### TASK INPUTS ###

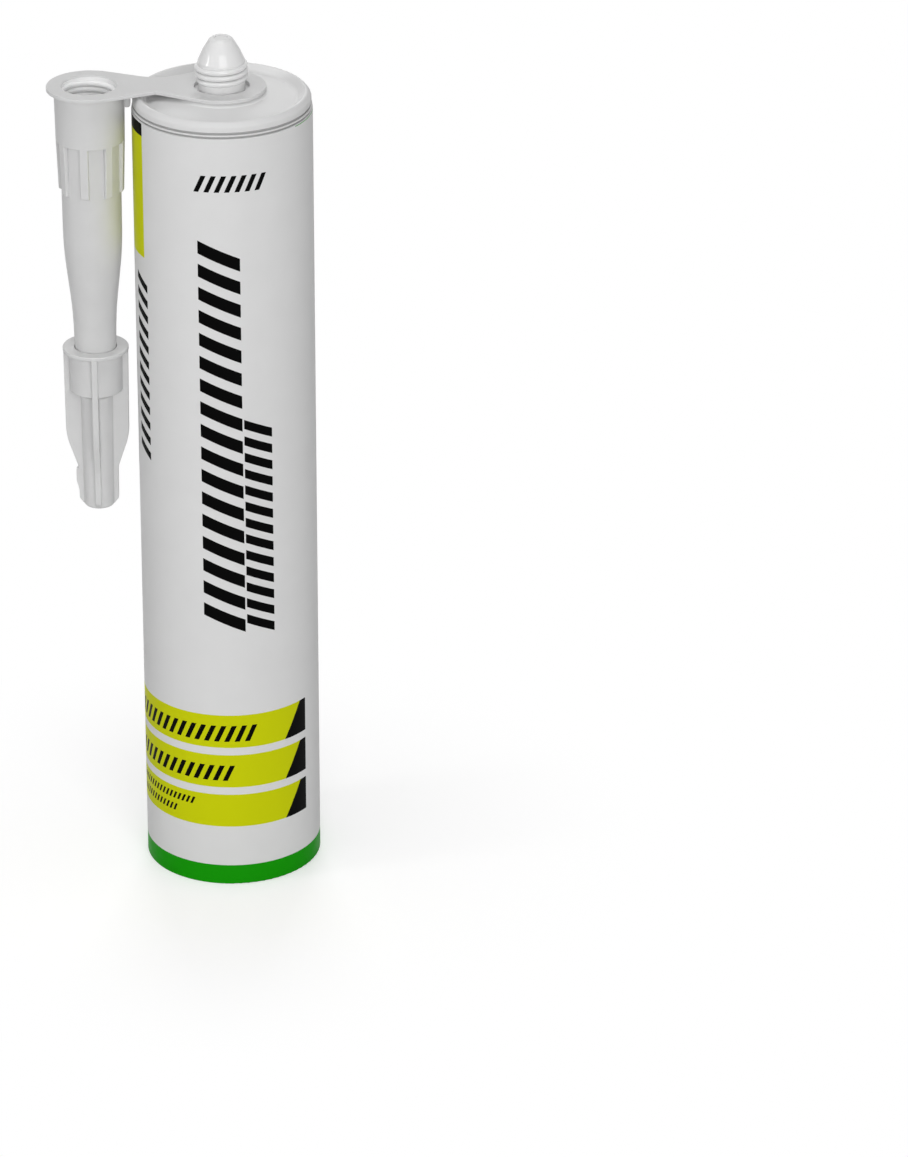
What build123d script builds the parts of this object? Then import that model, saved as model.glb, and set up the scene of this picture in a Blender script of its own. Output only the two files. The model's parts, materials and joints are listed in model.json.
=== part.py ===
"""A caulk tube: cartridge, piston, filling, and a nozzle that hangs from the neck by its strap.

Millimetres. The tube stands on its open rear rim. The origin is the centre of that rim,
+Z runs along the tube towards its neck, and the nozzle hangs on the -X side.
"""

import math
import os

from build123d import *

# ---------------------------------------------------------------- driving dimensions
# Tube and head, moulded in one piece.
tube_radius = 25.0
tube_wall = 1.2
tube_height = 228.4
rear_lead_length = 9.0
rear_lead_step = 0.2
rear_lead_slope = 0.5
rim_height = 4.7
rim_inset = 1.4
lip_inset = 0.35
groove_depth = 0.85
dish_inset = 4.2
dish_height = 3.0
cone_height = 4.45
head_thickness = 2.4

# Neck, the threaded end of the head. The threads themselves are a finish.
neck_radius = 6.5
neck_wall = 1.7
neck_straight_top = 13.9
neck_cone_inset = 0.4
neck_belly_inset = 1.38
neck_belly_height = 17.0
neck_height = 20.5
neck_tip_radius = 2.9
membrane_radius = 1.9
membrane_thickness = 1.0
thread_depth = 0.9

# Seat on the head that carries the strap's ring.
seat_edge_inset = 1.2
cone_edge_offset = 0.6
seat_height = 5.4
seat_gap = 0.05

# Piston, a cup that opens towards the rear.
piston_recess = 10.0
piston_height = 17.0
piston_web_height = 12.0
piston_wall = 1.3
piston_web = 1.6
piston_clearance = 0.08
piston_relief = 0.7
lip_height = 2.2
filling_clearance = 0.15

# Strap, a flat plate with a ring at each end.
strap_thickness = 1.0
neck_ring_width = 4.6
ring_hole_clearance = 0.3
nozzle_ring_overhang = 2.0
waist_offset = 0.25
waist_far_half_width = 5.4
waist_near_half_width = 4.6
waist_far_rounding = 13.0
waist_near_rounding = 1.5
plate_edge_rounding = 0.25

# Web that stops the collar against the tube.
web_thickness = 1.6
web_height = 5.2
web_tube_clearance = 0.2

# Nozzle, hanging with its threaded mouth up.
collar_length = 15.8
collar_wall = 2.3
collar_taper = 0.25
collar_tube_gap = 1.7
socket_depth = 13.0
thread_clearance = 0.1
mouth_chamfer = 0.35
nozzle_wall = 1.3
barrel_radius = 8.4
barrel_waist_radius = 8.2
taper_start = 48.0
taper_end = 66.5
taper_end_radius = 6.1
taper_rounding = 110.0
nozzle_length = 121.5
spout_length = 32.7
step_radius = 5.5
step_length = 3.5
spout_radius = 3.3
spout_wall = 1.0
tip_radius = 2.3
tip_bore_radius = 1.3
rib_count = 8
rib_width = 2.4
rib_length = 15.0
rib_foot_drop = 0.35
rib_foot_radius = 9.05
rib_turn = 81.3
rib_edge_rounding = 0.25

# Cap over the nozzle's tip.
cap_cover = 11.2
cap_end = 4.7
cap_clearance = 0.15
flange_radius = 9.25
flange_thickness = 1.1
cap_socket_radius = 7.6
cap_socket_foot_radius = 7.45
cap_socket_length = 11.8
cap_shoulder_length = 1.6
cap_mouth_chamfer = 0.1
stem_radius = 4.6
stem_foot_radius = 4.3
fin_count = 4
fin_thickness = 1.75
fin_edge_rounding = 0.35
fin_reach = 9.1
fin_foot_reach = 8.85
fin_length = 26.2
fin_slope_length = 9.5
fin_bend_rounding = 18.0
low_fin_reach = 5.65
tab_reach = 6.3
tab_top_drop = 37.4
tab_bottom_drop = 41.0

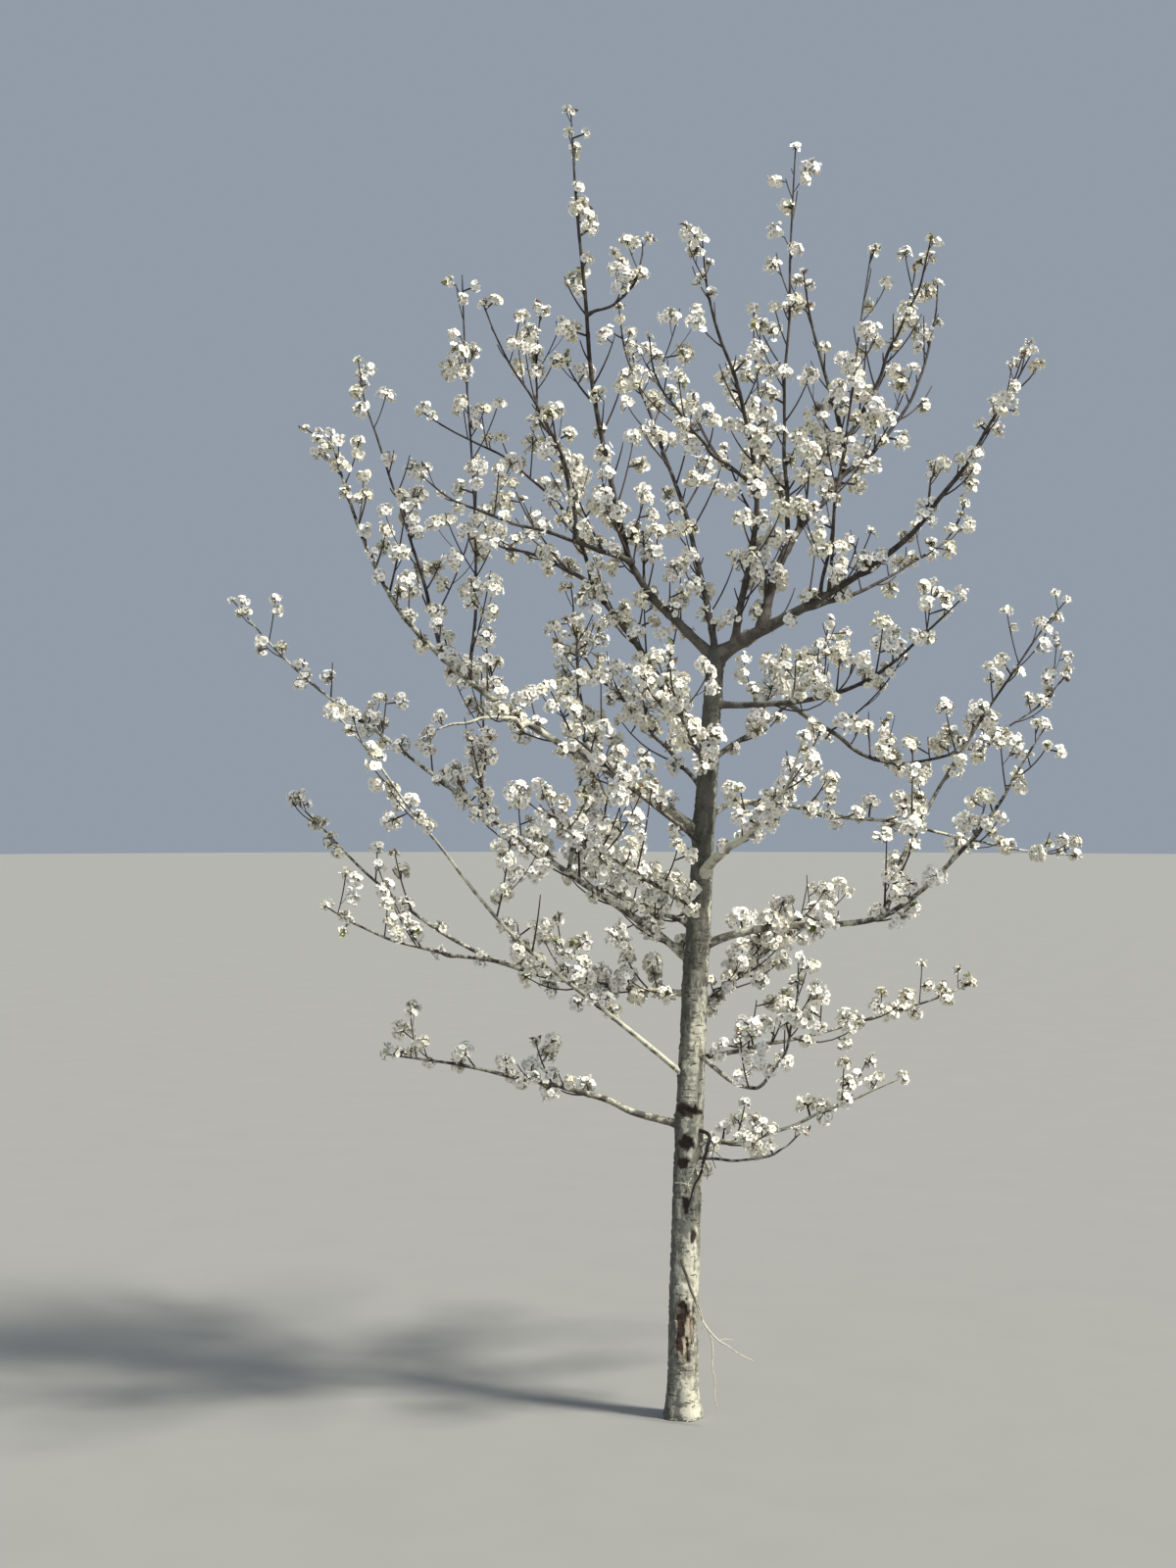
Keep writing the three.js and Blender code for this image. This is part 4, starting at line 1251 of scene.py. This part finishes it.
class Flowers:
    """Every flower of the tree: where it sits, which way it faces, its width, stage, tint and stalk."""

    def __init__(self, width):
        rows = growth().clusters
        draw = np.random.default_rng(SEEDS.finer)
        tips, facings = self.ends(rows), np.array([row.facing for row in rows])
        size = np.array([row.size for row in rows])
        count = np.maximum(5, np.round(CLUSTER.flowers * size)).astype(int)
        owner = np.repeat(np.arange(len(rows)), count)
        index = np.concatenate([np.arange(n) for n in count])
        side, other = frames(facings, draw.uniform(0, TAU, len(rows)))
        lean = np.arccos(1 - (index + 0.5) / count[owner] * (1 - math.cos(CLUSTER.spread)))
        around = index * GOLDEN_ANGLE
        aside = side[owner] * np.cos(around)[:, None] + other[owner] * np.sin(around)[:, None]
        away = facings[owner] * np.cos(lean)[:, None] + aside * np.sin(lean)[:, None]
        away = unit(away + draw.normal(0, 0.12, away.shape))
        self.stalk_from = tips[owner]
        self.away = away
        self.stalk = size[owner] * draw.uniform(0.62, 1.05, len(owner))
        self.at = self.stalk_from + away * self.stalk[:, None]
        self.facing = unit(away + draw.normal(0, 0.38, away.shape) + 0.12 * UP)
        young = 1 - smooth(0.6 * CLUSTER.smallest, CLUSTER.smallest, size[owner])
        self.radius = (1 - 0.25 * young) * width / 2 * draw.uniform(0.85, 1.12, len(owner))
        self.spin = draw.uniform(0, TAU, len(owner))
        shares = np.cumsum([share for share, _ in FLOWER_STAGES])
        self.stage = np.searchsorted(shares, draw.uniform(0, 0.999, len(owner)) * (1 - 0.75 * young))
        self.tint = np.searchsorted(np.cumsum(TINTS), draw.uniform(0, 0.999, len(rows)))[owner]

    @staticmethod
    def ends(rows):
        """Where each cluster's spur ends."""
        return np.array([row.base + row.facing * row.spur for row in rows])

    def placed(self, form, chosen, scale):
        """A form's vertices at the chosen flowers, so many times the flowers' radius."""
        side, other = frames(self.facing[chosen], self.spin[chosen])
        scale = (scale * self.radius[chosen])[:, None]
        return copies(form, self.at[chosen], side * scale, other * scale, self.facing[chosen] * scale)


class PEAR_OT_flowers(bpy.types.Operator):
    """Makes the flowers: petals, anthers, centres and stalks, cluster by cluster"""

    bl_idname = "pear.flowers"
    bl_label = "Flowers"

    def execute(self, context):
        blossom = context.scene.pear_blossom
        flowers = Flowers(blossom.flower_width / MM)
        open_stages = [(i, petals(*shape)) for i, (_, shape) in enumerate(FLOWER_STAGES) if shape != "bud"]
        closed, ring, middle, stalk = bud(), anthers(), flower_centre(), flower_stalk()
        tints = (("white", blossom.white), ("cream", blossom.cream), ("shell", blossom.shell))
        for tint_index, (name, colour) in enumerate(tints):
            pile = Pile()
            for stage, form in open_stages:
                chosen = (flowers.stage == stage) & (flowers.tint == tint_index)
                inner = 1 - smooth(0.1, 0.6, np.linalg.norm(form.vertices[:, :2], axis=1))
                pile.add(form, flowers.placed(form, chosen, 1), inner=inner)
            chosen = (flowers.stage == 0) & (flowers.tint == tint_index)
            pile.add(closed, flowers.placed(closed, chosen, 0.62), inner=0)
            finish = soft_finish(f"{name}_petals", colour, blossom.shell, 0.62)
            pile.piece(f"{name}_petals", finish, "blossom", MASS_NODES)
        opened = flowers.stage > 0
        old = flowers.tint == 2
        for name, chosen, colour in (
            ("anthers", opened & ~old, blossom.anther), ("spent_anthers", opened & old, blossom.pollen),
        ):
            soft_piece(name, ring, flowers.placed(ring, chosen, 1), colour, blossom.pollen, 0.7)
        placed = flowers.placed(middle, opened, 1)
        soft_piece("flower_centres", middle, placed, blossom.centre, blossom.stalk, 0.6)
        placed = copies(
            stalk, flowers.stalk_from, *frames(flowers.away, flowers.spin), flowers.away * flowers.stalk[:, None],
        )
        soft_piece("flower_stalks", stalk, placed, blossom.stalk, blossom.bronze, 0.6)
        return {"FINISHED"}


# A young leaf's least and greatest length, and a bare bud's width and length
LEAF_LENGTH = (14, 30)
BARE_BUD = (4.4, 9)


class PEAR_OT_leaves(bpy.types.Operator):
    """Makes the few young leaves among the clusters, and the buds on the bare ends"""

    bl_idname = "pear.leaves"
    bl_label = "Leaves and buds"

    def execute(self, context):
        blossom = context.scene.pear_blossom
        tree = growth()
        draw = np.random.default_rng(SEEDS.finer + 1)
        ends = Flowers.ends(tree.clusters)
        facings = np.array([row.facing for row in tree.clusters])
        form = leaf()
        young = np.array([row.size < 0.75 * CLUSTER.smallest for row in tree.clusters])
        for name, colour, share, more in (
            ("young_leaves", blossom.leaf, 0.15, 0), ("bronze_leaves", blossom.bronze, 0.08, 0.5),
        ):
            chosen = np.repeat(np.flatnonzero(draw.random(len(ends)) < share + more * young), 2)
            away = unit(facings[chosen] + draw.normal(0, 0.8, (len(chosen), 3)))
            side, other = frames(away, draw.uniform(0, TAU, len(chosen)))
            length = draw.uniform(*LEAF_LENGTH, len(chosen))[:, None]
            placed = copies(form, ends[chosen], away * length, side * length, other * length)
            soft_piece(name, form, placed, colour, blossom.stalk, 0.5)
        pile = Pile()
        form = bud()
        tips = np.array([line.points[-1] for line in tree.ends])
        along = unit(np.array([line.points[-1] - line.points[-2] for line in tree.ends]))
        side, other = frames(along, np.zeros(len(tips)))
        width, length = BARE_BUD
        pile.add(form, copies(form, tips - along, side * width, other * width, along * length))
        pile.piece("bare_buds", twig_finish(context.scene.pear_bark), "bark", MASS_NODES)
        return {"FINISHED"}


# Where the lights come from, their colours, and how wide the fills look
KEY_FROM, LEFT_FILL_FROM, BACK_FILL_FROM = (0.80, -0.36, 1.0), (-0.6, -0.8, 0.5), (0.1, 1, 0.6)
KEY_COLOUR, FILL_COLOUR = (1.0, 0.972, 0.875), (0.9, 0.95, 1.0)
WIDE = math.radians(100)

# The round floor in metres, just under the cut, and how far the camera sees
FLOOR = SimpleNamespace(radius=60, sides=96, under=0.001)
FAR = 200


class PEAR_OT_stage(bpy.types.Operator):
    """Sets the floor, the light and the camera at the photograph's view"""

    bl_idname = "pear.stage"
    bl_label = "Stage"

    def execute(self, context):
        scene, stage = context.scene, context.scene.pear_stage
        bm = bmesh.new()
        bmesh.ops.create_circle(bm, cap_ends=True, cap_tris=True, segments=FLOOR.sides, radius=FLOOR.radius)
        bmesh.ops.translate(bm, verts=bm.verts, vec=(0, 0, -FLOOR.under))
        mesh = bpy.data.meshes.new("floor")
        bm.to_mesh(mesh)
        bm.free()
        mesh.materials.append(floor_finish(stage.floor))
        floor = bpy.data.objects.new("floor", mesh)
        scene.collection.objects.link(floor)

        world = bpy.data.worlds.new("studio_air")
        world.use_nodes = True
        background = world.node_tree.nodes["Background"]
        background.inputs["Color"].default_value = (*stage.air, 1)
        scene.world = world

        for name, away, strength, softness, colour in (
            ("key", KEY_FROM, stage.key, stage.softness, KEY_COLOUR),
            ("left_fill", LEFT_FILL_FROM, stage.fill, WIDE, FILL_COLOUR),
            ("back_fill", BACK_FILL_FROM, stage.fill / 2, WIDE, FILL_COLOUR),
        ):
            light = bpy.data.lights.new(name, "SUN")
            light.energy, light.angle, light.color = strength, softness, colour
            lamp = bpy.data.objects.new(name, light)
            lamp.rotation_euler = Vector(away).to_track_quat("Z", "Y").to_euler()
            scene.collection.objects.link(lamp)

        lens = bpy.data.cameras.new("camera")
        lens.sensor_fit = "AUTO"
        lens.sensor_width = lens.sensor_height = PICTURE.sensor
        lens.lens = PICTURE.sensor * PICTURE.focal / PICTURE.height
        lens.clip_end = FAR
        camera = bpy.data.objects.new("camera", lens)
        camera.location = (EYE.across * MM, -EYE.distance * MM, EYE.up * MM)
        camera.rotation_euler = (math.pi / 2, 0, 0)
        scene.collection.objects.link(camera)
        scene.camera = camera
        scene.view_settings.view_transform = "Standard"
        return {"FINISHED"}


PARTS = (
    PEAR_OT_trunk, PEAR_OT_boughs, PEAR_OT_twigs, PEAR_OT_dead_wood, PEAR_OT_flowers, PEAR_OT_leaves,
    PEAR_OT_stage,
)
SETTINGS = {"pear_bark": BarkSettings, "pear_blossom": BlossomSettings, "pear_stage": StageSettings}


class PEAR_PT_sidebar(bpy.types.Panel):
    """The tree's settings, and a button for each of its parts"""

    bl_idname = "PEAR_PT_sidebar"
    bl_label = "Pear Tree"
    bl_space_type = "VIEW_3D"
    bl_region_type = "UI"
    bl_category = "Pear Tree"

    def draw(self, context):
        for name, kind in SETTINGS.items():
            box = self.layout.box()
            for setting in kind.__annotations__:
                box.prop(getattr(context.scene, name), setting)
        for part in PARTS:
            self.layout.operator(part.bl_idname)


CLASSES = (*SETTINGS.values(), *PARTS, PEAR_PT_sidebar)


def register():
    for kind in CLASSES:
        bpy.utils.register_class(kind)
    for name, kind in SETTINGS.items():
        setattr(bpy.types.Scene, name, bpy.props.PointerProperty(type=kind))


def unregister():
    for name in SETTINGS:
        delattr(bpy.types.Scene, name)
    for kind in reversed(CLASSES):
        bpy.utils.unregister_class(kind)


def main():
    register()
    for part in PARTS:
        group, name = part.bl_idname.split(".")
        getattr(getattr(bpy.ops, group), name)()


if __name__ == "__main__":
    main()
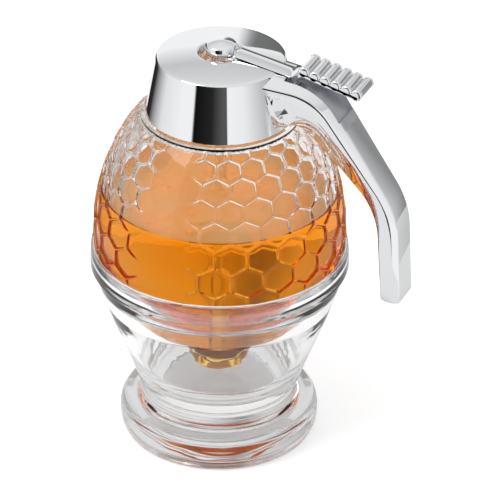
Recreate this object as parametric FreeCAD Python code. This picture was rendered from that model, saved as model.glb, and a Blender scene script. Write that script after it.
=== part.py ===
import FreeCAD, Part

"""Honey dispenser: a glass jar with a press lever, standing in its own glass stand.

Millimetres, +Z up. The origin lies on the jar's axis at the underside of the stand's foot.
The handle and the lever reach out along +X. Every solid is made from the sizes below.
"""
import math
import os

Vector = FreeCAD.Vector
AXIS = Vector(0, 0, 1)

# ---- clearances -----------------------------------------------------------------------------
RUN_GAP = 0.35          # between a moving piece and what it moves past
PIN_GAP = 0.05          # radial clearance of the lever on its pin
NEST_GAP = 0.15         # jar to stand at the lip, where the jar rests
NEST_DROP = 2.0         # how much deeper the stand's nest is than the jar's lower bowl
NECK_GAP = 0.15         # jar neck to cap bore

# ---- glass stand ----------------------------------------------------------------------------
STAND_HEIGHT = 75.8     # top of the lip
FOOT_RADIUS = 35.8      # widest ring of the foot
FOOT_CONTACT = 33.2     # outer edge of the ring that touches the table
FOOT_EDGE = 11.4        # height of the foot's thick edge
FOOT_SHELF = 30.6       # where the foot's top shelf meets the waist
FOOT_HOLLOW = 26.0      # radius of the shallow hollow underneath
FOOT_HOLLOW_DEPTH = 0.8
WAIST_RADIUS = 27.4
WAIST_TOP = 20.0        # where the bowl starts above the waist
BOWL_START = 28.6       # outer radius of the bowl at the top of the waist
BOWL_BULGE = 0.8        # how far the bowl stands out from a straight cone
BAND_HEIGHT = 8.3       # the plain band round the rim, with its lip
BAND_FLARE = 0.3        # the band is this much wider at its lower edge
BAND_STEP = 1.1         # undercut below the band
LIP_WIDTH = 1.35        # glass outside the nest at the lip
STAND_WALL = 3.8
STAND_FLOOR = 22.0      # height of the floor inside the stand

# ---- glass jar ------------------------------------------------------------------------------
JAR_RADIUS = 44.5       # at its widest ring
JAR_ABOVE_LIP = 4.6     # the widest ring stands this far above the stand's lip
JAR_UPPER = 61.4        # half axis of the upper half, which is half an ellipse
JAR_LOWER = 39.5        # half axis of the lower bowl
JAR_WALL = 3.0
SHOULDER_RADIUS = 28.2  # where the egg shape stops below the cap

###

Transcribe word for word the lines from the one holding "Keep writing the" through the one holding "return np.array([row.base +". Include both, and add nothing.

Keep writing the three.js and Blender code for this image. This is part 4, starting at line 1251 of scene.py. This part finishes it.
class Flowers:
    """Every flower of the tree: where it sits, which way it faces, its width, stage, tint and stalk."""

    def __init__(self, width):
        rows = growth().clusters
        draw = np.random.default_rng(SEEDS.finer)
        tips, facings = self.ends(rows), np.array([row.facing for row in rows])
        size = np.array([row.size for row in rows])
        count = np.maximum(5, np.round(CLUSTER.flowers * size)).astype(int)
        owner = np.repeat(np.arange(len(rows)), count)
        index = np.concatenate([np.arange(n) for n in count])
        side, other = frames(facings, draw.uniform(0, TAU, len(rows)))
        lean = np.arccos(1 - (index + 0.5) / count[owner] * (1 - math.cos(CLUSTER.spread)))
        around = index * GOLDEN_ANGLE
        aside = side[owner] * np.cos(around)[:, None] + other[owner] * np.sin(around)[:, None]
        away = facings[owner] * np.cos(lean)[:, None] + aside * np.sin(lean)[:, None]
        away = unit(away + draw.normal(0, 0.12, away.shape))
        self.stalk_from = tips[owner]
        self.away = away
        self.stalk = size[owner] * draw.uniform(0.62, 1.05, len(owner))
        self.at = self.stalk_from + away * self.stalk[:, None]
        self.facing = unit(away + draw.normal(0, 0.38, away.shape) + 0.12 * UP)
        young = 1 - smooth(0.6 * CLUSTER.smallest, CLUSTER.smallest, size[owner])
        self.radius = (1 - 0.25 * young) * width / 2 * draw.uniform(0.85, 1.12, len(owner))
        self.spin = draw.uniform(0, TAU, len(owner))
        shares = np.cumsum([share for share, _ in FLOWER_STAGES])
        self.stage = np.searchsorted(shares, draw.uniform(0, 0.999, len(owner)) * (1 - 0.75 * young))
        self.tint = np.searchsorted(np.cumsum(TINTS), draw.uniform(0, 0.999, len(rows)))[owner]

    @staticmethod
    def ends(rows):
        """Where each cluster's spur ends."""
        return np.array([row.base + row.facing * row.spur for row in rows])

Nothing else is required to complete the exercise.